Experiment 1: checkout the head revision, remove the
select from the server (leaving a busy-wait loop), and compare the performance. Result: 40 seconds with the
select, 20 seconds with the busy-wait loop.
Experiment 2: see if the problem is repeatable on a different machine. I booted up an Ubuntu 14.04 virtual machine and re-ran experiment 1. Result: 26 seconds with the
select, 52 seconds with the busy-wait loop.
It’s hard for me to convey the completeness of my bafflement at this point: you’ll just have to do your best to imagine it. How can one simple change cause a program to run twice as fast on one machine and twice as slow on another?
Maybe the Linux version has something to do with it: the machine with the performance regression is running CentOS 5, which runs Linux kernel version 2.6.18, whereas Ubuntu 14.04 runs kernel version 3.13.0. So could it be something to do with the scheduler? Linux 2.6.18 uses the ‘O(1) scheduler’, but from 2.6.23 the default was the ‘Completely Fair Scheduler’. It’s hard to imagine exactly how a difference between schedulers could cause the observed effects, but the following theory is somewhat plausible:
select, then the kernel may well schedule it now.
However, it’s dangerous to be carried away by a plausible theory. Step 5 surely can’t be right: the scheduling of the reader would surely only cause the writer to yield if the machine were starved for CPU time, and that doesn’t seem to be the case: the load average was only a few percent. So it’s time for some more experiments.
Experiment 3: turn off all communication between [PRODUCT] and the server (no writes or reads on the named pipe), and re-run experiment 1. Result: 40 seconds with the
select, 20 seconds with the busy-wait loop.

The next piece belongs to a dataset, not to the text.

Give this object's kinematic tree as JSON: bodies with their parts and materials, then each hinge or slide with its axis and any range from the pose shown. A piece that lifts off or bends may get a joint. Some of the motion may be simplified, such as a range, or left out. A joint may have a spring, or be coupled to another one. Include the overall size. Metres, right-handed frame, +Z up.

Experiment 4: don’t run the server at all, just [PRODUCT]. Result: the test case still takes 40 seconds.
Well, that certainly sinks my theory! If there are no writes on the named pipe, then there can’t be any scheduling decisions based on those writes. It’s beginning to look as though the common factor is that the test case runs fast if the server is hogging 100% of a CPU, regardless of whether there is any communication between the two. So maybe it doesn’t matter whether the CPU-bound process is the server?

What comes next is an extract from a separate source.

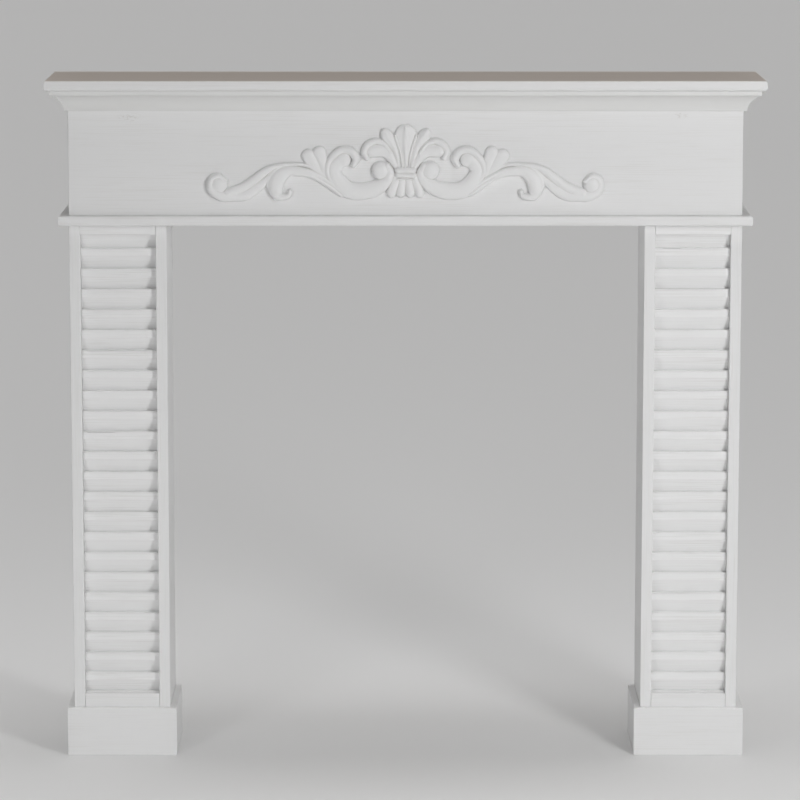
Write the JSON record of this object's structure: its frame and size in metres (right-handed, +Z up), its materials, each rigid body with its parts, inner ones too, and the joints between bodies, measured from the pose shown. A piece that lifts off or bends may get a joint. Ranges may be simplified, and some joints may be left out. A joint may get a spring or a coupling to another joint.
{
  "type": "fireplace mantelpiece",
  "caption": "White painted wooden fireplace surround: moulded shelf, frieze with applied scroll ornament, louvred legs on low plinths.",
  "frame": {"origin": "on the floor, at the middle of the overall width and depth", "axes": "+X along the shelf to the right of someone facing the front, +Y from the front towards the wall, +Z up"},
  "size_m": [1.1, 0.182, 1.057],
  "materials": {
    "painted_shelf": "white satin paint, brushed along the board",
    "painted_moulding": "white satin paint over a milled profile",
    "painted_board": "white matt paint with the grain and a few knots faintly showing",
    "painted_slats": "white matt paint, a little uneven in the corners between slats",
    "painted_ornament": "white satin paint over a smooth moulded relief"
  },
  "bodies": {
    "root": {"mantel_shelf": "painted_shelf", "crown_front": "painted_moulding", "crown_left_return": "painted_moulding", "crown_right_return": "painted_moulding", "frieze_front": "painted_board", "frieze_left_return": "painted_board", "frieze_right_return": "painted_board", "frieze_ornament": "painted_ornament", "ledge_board": "painted_board", "left_leg_outer_side": "painted_board", "left_leg_inner_side": "painted_board", "left_leg_top_rail": "painted_board", "left_leg_bottom_rail": "painted_board", "left_louvre": "painted_slats", "left_plinth_front": "painted_board", "left_plinth_outer": "painted_board", "left_plinth_inner": "painted_board", "right_leg_outer_side": "painted_board", "right_leg_inner_side": "painted_board", "right_leg_top_rail": "painted_board", "right_leg_bottom_rail": "painted_board", "right_louvre": "painted_slats", "right_plinth_front": "painted_board", "right_plinth_outer": "painted_board", "right_plinth_inner": "painted_board"}
  },
  "joints": []
}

Experiment 5: don’t run the server at all, but do run another process that hogs the CPU. Use
(while :; do :; done) & to run a CPU-bound shell process. Result: the test case takes 20 seconds.

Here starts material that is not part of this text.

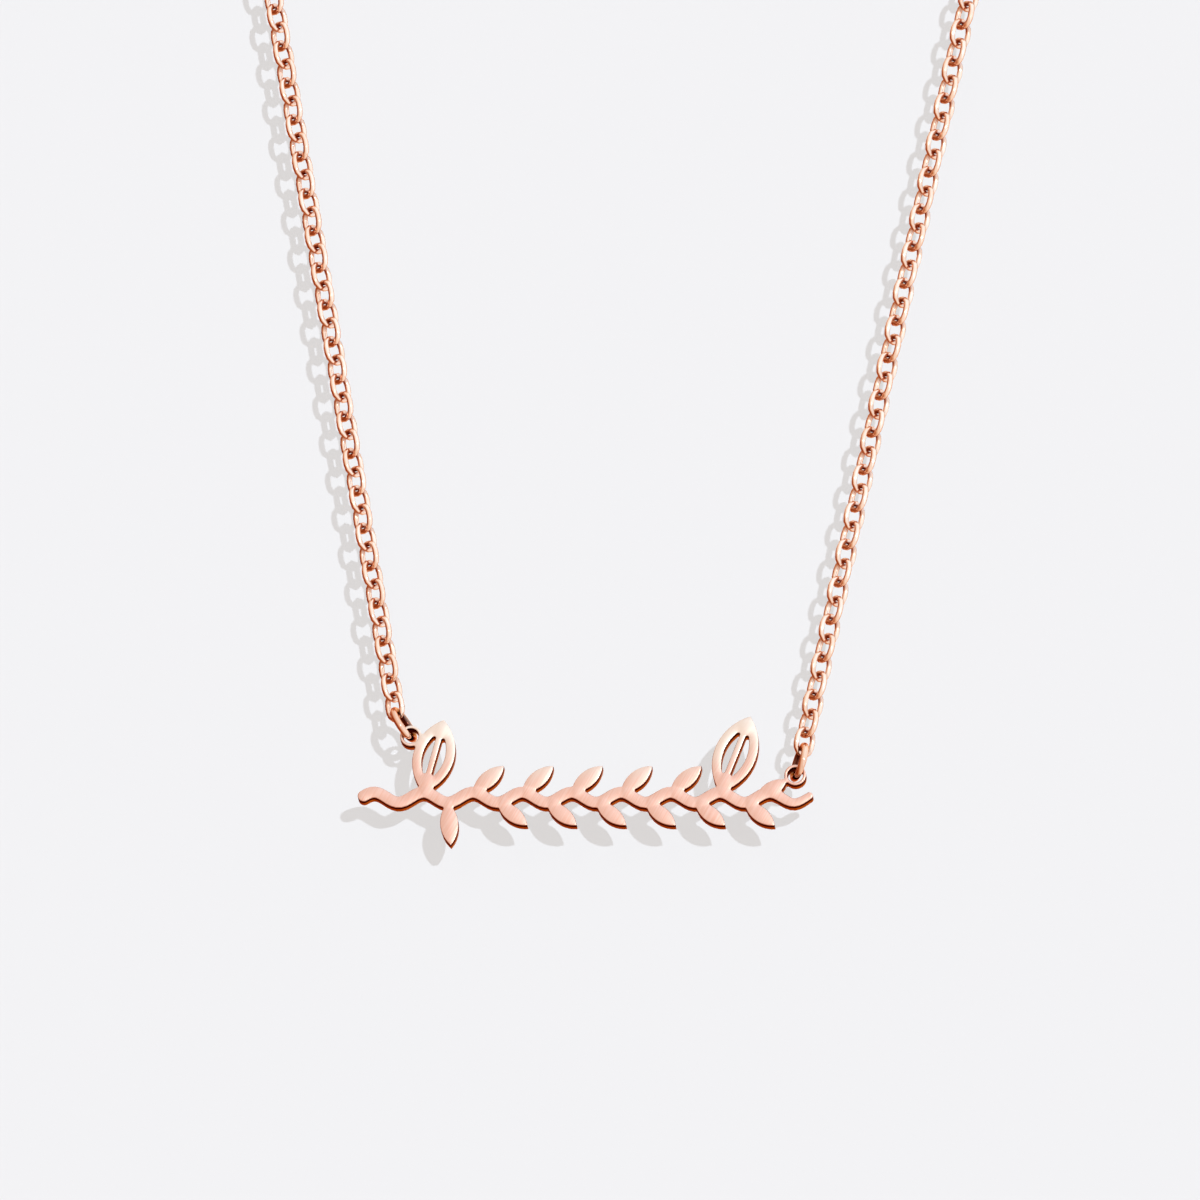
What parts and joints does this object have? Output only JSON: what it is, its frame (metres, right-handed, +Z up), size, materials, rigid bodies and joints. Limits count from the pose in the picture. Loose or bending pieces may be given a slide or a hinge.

So my new theory is that I am seeing the effect of power management. That is, I believe that a CPU-bound process causes the system to power up more CPU resources, and other programs benefit from this. A quick way to test this theory is to run a program that’s completely unrelated to [PRODUCT] but which also runs many subprocesses (let’s use the
configure step from a Python source installation, which happens to be handy), and see if it benefits from a concurrent CPU-bound process:
$ time ./configure > /dev/null real 0m18.358s user 0m11.157s sys 0m7.447s $ (while :; do :; done) &  30219 $ time ./configure > /dev/null real 0m13.889s user 0m8.249s sys 0m5.629s
So this is a general phenomenon and nothing to do with [PRODUCT]. It seems that what is happening is that the CPU-bound process causes one of the CPUs on the Intel Core i7 to be boosted to full speed (aka Intel Turbo Boost):
$ grep MHz /proc/cpuinfo cpu MHz : 1200.000 cpu MHz : 1200.000 cpu MHz : 1200.000 cpu MHz : 1200.000 cpu MHz : 1200.000 cpu MHz : 1200.000 cpu MHz : 1200.000 cpu MHz : 1200.000 $ (while :; do :; done) &  22222 $ grep MHz /proc/cpuinfo cpu MHz : 1200.000 cpu MHz : 1200.000 cpu MHz : 1200.000 cpu MHz : 1200.000 cpu MHz : 1200.000 cpu MHz : 1200.000 cpu MHz : 1200.000 cpu MHz : 2801.000
and then this benefits other processes when they get scheduled onto the boosted CPU. This explains why the performance results were so different on the Ubuntu virtual machine in experiment 2: the virtual machine was configured to use a single CPU, so the CPU-bound server process competed with [PRODUCT] for the resource.
So in the end there was nothing wrong with the product! It was the performance measurement test that was wrong. For accurate comparison, Intel Turbo Boost has to be disabled for the duration of the test, as described at kernel.org.
↩ This is based on a true story, but details have been changed.